You need to start with a base case query. In our case we wanted to start from a random point in the hierarchy and from there analyze all the way up. This is because in that random point in the hierarchy we intended to add a son node. With that intention in mind this is our first query. A simple select statement:

USE [Northwind]
GO

DECLARE @FutureParent	INT
SET @FutureParent = 3 

-- base query
SELECT Employee.[EmployeeID], Employee.[ReportsTo], 1 AS EmpLevel
FROM [dbo].[Employees] AS Employee
WHERE [EmployeeID] = @FutureParent

GO

This will give as a result:

Query Result

EmployeeIdReports ToLevel
321

Our recursive query will be to identify somehow who the parents of the previous result are, and so on, and so on until the top.

SELECT Boss.[EmployeeID], Boss.[ReportsTo], 1 AS EmpLevel
FROM [dbo].[Employees]  AS Boss

The previous query will return the original table, without filtering. SO THE QUESTION IS, how to we filter to make sure the selected records are the parents of my base query and so on, and so on, and so on until the very top?

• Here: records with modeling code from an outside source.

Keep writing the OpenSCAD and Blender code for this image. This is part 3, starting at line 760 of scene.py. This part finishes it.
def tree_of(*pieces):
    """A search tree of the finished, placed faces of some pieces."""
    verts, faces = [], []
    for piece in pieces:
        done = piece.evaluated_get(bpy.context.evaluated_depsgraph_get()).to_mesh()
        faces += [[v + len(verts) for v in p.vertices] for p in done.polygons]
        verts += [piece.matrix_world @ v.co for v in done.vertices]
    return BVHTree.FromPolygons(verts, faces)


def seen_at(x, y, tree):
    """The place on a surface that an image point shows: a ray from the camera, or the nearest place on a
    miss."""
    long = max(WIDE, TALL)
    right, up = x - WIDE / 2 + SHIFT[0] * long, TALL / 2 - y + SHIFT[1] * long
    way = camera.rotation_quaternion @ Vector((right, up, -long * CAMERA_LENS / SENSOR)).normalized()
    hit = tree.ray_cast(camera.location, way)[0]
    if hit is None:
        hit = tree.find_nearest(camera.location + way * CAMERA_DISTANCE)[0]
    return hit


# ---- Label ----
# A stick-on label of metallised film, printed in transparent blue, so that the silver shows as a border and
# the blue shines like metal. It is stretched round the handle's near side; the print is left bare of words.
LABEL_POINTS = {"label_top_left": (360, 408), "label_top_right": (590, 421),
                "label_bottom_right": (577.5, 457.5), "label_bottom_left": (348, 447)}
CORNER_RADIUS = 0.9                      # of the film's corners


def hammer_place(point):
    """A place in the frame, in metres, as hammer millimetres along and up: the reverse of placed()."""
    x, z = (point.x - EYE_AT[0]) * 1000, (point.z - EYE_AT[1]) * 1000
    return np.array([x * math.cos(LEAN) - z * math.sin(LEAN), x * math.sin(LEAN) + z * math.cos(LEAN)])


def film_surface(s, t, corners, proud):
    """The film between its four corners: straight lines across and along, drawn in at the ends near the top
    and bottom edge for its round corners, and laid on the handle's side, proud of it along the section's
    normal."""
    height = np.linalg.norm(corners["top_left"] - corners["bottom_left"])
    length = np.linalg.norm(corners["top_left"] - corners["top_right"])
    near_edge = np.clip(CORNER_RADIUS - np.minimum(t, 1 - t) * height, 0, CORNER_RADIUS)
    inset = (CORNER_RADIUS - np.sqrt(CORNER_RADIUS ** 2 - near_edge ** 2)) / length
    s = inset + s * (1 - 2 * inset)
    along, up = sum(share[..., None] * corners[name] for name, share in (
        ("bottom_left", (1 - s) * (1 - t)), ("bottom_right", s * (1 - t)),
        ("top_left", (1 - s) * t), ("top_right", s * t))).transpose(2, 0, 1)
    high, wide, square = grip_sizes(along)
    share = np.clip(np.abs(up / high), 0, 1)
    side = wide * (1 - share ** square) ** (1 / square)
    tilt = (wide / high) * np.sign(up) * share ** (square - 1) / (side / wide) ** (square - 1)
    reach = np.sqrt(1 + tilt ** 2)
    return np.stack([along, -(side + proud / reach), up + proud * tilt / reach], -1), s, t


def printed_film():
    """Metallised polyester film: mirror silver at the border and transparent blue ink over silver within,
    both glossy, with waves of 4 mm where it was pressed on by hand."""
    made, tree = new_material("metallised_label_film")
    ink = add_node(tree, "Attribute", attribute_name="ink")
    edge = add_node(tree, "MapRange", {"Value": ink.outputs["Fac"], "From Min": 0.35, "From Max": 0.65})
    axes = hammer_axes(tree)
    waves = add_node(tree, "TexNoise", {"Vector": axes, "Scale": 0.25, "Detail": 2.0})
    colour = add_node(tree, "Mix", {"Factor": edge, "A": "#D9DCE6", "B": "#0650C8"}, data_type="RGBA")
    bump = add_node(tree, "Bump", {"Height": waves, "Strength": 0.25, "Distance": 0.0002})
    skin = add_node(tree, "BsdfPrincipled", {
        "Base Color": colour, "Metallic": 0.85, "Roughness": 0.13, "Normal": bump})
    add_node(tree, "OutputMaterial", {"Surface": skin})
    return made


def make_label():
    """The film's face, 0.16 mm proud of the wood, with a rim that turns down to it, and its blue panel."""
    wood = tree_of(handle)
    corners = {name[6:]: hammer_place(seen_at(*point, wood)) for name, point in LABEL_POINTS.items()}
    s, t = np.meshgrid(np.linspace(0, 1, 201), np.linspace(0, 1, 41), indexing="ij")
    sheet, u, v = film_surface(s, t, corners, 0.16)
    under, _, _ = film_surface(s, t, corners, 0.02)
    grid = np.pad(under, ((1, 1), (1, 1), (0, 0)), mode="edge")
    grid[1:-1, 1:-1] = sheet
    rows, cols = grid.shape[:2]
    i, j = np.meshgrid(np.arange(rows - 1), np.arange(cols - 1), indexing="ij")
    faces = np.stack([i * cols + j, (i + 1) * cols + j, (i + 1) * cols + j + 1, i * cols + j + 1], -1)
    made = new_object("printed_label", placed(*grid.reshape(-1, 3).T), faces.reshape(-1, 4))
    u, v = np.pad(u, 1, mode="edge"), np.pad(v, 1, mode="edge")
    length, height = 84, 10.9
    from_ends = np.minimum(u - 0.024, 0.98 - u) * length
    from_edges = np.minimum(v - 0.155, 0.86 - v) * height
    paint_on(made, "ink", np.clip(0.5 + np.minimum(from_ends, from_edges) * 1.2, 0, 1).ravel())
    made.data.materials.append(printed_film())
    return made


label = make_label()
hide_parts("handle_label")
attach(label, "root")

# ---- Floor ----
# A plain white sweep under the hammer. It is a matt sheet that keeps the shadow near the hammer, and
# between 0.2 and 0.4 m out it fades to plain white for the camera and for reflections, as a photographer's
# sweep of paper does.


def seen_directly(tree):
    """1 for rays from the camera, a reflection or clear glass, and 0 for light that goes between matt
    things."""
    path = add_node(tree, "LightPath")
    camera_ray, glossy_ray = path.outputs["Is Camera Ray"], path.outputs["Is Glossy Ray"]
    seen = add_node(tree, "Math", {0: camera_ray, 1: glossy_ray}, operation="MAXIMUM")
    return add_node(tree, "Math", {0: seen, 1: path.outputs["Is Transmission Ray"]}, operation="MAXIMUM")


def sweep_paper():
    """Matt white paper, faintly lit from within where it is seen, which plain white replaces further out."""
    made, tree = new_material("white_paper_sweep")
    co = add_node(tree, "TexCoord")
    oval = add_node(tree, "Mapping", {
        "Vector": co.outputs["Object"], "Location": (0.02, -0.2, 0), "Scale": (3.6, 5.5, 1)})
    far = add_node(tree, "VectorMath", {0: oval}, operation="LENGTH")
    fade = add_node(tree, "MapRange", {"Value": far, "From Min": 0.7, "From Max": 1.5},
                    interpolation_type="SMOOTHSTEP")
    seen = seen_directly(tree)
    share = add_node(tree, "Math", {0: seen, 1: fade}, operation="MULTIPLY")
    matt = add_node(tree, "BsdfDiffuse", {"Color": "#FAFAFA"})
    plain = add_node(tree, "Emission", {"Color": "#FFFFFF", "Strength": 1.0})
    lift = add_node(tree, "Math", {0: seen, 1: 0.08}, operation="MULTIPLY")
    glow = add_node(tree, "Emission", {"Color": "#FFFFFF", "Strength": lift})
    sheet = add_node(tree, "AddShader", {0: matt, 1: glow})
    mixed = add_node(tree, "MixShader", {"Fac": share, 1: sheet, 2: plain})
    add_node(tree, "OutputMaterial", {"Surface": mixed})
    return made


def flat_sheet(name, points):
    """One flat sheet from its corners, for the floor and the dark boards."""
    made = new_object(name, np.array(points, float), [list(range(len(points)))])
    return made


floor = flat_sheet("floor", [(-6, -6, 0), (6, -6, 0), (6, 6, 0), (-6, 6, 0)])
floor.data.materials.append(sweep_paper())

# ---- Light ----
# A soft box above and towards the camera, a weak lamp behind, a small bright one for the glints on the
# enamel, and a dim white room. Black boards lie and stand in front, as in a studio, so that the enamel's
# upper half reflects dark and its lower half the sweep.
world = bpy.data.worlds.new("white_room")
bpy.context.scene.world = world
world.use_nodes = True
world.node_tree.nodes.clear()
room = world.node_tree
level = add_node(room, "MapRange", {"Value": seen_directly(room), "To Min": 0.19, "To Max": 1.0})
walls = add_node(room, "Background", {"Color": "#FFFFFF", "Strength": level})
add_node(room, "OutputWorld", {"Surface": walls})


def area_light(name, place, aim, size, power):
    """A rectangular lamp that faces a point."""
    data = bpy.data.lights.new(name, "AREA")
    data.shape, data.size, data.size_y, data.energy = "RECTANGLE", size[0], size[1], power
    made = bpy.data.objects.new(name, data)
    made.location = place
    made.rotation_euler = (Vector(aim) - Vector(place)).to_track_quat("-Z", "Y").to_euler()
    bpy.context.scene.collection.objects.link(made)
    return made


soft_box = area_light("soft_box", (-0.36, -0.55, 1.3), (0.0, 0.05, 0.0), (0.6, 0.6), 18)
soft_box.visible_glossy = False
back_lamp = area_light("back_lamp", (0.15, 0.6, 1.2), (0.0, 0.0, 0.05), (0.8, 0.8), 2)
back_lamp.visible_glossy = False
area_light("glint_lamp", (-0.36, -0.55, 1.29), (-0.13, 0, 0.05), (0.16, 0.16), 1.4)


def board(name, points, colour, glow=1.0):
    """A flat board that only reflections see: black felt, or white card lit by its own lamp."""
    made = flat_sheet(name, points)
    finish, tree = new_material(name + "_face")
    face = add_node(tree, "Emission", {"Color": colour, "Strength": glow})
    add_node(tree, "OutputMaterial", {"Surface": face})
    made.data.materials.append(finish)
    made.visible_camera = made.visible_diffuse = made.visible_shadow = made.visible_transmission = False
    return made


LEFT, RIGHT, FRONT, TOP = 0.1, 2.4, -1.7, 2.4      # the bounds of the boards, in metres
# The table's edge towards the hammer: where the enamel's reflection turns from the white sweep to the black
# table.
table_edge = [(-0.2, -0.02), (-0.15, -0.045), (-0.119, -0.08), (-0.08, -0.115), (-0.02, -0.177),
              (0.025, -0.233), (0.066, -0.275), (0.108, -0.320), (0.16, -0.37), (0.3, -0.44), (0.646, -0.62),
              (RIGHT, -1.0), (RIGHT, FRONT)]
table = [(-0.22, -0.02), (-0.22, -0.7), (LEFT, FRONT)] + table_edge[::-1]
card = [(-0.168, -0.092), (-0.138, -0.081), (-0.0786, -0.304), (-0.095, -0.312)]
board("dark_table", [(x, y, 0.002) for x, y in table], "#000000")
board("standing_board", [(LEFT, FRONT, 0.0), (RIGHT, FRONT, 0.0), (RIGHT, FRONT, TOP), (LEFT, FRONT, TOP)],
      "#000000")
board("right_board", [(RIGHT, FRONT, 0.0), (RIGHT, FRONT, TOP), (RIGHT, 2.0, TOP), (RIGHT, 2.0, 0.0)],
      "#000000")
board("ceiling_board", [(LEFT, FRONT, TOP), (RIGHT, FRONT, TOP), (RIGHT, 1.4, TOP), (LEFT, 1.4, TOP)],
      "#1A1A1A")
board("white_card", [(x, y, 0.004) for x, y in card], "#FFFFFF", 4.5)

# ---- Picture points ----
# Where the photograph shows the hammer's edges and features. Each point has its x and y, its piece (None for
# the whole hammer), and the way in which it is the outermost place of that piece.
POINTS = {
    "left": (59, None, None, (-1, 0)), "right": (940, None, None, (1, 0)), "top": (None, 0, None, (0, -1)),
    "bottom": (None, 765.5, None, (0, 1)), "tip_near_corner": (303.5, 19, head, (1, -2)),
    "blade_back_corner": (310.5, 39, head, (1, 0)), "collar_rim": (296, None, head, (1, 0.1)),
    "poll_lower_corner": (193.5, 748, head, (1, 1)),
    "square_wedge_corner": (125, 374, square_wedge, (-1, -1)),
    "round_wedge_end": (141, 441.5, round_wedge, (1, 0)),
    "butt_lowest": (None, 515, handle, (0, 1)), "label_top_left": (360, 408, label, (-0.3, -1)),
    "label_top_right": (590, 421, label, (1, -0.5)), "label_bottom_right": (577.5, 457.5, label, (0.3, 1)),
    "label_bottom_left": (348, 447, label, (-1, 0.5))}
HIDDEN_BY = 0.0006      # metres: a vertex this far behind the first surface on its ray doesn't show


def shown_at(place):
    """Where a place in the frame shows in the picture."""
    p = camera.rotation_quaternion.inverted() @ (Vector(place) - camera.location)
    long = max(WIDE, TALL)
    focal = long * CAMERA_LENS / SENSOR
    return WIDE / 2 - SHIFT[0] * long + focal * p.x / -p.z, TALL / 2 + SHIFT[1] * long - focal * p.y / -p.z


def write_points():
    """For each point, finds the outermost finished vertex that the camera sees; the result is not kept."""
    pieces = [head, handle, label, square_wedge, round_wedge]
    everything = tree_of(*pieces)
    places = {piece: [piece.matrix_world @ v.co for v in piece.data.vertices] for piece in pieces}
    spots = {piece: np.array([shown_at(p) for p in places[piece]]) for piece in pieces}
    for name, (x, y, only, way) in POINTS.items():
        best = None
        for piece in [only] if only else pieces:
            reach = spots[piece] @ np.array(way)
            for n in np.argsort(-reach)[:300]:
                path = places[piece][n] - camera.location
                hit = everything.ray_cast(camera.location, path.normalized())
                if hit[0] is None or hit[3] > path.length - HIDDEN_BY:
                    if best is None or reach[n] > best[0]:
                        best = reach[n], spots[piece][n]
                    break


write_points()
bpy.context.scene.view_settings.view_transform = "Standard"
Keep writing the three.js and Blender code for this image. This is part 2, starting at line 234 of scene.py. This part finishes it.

Add both queries with Union ALL

No you whould have a query like this:

SELECT Employee.[EmployeeID], Employee.[ReportsTo], 1 AS EmpLevel
FROM [dbo].[Employees] AS Employee
WHERE [EmployeeID] = @FutureParent

UNION ALL

SELECT Boss.[EmployeeID], Boss.[ReportsTo], EL.EmpLevel + 1 AS EmpLevel
FROM [dbo].[Employees]  AS Boss

This query will throw at the following result. Naturally you will see that the record 3 appears two times in the result and we havent produced a 'hierarchy' yet.

Query Result table

EmployeeIdReportsToLevel
321
121
2NULL1
321
421
521
651
751
821
951

Use a CTE and join it with the Recursive query

This is what does all the heavy work. In our query we will join the result of the CT with the Recursive query. This is that will tell us who is the responsible (or boss) of who.

Take a look at the query so far:

DECLARE @FutureParent    INT
SET @FutureParent = 3 

WITH EmployeeList AS
(
SELECT Employee.[EmployeeID], Employee.[ReportsTo], 1 AS EmpLevel
FROM [dbo].[Employees] AS Employee
WHERE [EmployeeID] = @FutureParent

UNION ALL

SELECT Boss.[EmployeeID], Boss.[ReportsTo], EL.EmpLevel + 1 AS EmpLevel
FROM [dbo].[Employees]  AS Boss
INNER JOIN EmployeeList AS El
ON Boss.[EmployeeID] = EL.[ReportsTo]
)

See the results with

Select * from EmployeeList

Recursive CTE Result

EmployeeIdReportsToLevel
321
2NULL2

Finally we get to see the hierarchy taking as base EmployeeID no. 3 all the way to the top. The numbers in EmpLevel might appear misleading but the higher the number, the higher that person will be in rank in the hierarchy.

The extra step

Our team's need wasn't just to call the data base and get the hierarchy back. We wanted to let the data base to tell us if there might be possible loops in the hierarchy. In te previous example I cannot set again EmployeeID 2 as son of EmployeeID3, that is an example of a loop.

For that we used the EmployeeList CTE within a SELECT CASE like in the following example:

DECLARE @FutureParent   INT
DECLARE @@FutureSon		INT
SET @FutureParent = 3
SET @@FutureSon = 2

;WITH EmployeeList AS
(
SELECT Employee.[EmployeeID], Employee.[ReportsTo], 1 AS EmpLevel
FROM [dbo].[Employees] AS Employee
WHERE [EmployeeID] = @FutureParent

UNION ALL

SELECT Boss.[EmployeeID], Boss.[ReportsTo], EL.EmpLevel + 1 AS EmpLevel
FROM [dbo].[Employees]  AS Boss
INNER JOIN EmployeeList AS El
ON Boss.[EmployeeID] = EL.[ReportsTo]
)

SELECT CASE WHEN EXISTS (
 -- Find if the intended individus is part of the hiearchy already,
 -- thus creating a loop
 SELECT [EmployeeID]
 FROM [dbo].[Employees]
 WHERE [EmployeeID] = @@FutureSon AND [EmployeeID] IN (
	SELECT [EmployeeID] FROM EmployeeList )
 )
-- if the future son exists in the hiearchy,
-- a loop is detected so we return 1
THEN CAST(1 AS BIT)
-- otherwise we return 0
ELSE CAST(0 AS BIT) END

Add this query within a Stored Procedure in your data base and avoid multiple calls to find out loops in a hierarchy.